Search code examples
pythonregexpandasscikit-learnmulticlass-classification

How to encode String type Target variable into numeric Type using Substring matching or Regular Expression


I am using CTU-13 datasets consisting of 13 scenarios for the Detection of Botnet. Here target variable Label is a string type variable. Label-encoding upon this variable, simply creates around 52-60 unique numeric values, numbers vary to different scenarios. But I obserbed if label-encoding using Substring matching or Regular expression can be done, then we can simply encoded upto 3 numbers. The problem would then be trinary classification(3-class) problem. Then plotting ROC, auc score determination would be simple enough.
For example, mapping of 3 different cases like "%background%: 0, %normal%: 1, %botnet%: 2 can be done.
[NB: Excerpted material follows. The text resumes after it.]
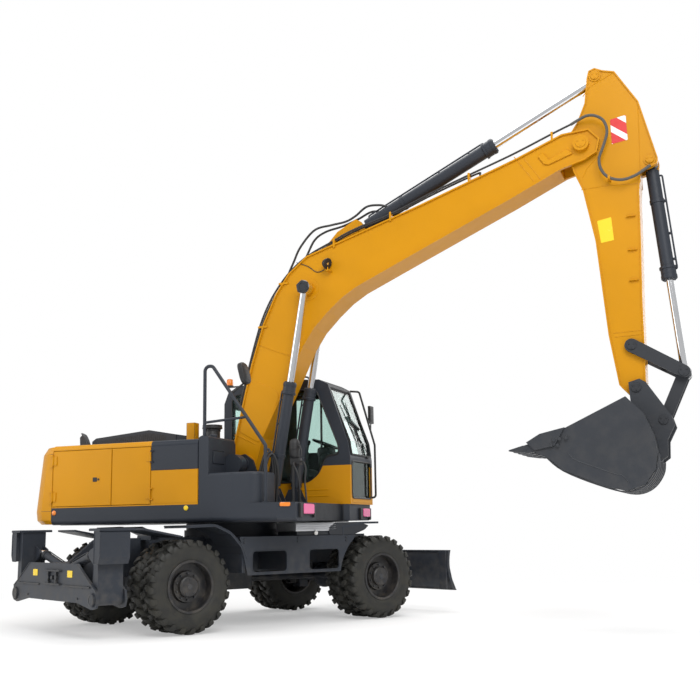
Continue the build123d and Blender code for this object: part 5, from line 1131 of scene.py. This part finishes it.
class EXCAVATOR_OT_boom_pipes(bpy.types.Operator):
    """Add the pipes along the boom's back and top, their clamps, and the hoses to the arm's cylinder"""
    bl_idname = "excavator.boom_pipes"
    bl_label = "Boom Pipes"

    def execute(self, context):
        pipes = []
        for y, drop in ((-190, 0), (-140, 6), (140, 6), (190, 0)):
            line = [(x, y, z - drop) for x, z in PIPE_LINE]
            if abs(y) < ARM_HALF:
                line = line[:-4] + [(3440, y, 5408), (3490, y, 5392), (3506, y, 5330)]
            pipes.append(tube(smooth_curve(line, 90), 13, 8))
        loops = (([(790, 4255), (840, 4420), (922, 4591), (1025, 4790), (1229, 4995), (1470, 5033), (1667, 5054),
                   (1806, 5112), (1963, 5216), (2136, 5215), (2240, 5180)], -50),
                 ([(830, 4300), (940, 4490), (1065, 4670), (1188, 4885), (1349, 4980), (1588, 5026), (1805, 5093),
                   (2000, 5170), (2160, 5140)], 40))
        for points, y in loops:
            pipes.append(tube(smooth_curve([(x, y, z) for x, z in points], 60), 15, 8))
        clamps, inner, outer = [], 118, 214
        for x, z, near in ((4400, 5757, 174), (3362, 5393, inner), (2332, 5030, inner), (1560, 4776, inner)):
            for low, high in ((-outer, -near), (near, outer)):
                clamps.append(soft_box((x - 13, low, z - 100), (x + 13, high, z + 24), 12, "x", 3))
        for x, z in ((800, 4280), (500, 3730)):
            for low, high in ((-outer, -inner), (inner, outer)):
                clamps.append(soft_box((x - 22, low, z - 13), (x + 110, high, z + 13), 8, "z", 3))
        add_piece("pipe_clamps", clamps, "boom", "yellow")
        add_piece("boom_pipes", pipes, "boom", "hose", instead=("boom_hoses",))
        return {"FINISHED"}


class EXCAVATOR_OT_cylinders(bpy.types.Operator):
    """Add the glands, bands, ports and pipes of the big cylinders, and the boom rods' caps"""
    bl_idname = "excavator.cylinders"
    bl_label = "Cylinders"

    def execute(self, context):
        for name, base, eye, y, length, radius, body in BARRELS:
            ends = (np.array((x, y, z), float) for x, z in (base, eye))
            self.barrel(name, *ends, length, radius, body)
        caps = []
        for side in (-1, 1):
            x, z = ROD_EYE
            caps.append(lathe([(92, 0), (92, 18), (84, 26), (52, 30), (48, 24), (0.5, 24)], (x, side * 369, z),
                              (0, side, 0), 6))
            caps += hexagons([(x + 60 * math.cos(t), side * 396, z + 60 * math.sin(t)) for t in whole_turn(3)],
                             (0, side, 0), 10, 8)
        add_piece("boom_rod_caps", caps, "boom_rods", "deep")
        return {"FINISHED"}

    def barrel(self, name, base, eye, length, radius, body):
        """One barrel's gland, bands, port blocks and pressure pipe, on the line from its base to its eye."""
        along = (eye - base) / np.linalg.norm(eye - base)
        out = np.cross(along, (0, 1, 0))
        gland = radius * 1.14
        parts = [lathe(profile, base + along * reach, along, 36) for profile, reach in (
            ([(gland - 1, 0), (gland + 9, 4), (gland + 9, 30), (gland - 1, 34)], length - 150),
            ([(gland - 1, 0), (gland + 5, 3), (gland + 5, 40), (gland - 6, 52), (radius * 0.72, 54)], length - 46),
            ([(radius - 1, 0), (radius + 8, 2), (radius + 8, 44), (radius - 1, 46)], length * 0.32))]
        ends = [base + along * (length + 6) + (math.cos(t) * out + math.sin(t) * np.array((0, 1.0, 0))) * radius * 0.9
                for t in whole_turn(10)]
        parts += hexagons(ends, along, 10, 8)
        line = [base + along * reach + out * (radius + rise)
                for reach, rise in ((radius * 2.2, -4), (radius * 2.2, 26), (length - 110, 26), (length - 110, -2))]
        parts.append(tube(bent(line, 26), 11, 10))
        for reach in (0.34, 0.62, 0.84):
            spot = base + along * length * reach + out * (radius + 14)
            parts.append(disc(spot - along * 12, along, 22, 24, 3, 10))
        add_piece(name, parts, body, "slate")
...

Then if an instance of String like to-background udp flows , then labels it to 0, instance like to-normal tcp flows labels it to 1 and so on. Is their any standard or customized way to encode like above?


Solution

  • Finally, I solved the problem simply using the following code. Firstly, Three substrings are extracted using string contains method. Then simply Label encoding the dataframe, got values like expected.

    cat_data.loc[cat_data.Label.str.contains('Normal')] = 'Normal'
    cat_data.loc[cat_data.Label.str.contains('Background')] = 'Background'
    cat_data.loc[cat_data.Label.str.contains('Botnet')] = 'Botnet' 
    target = le.fit_transform(cat_data.Label)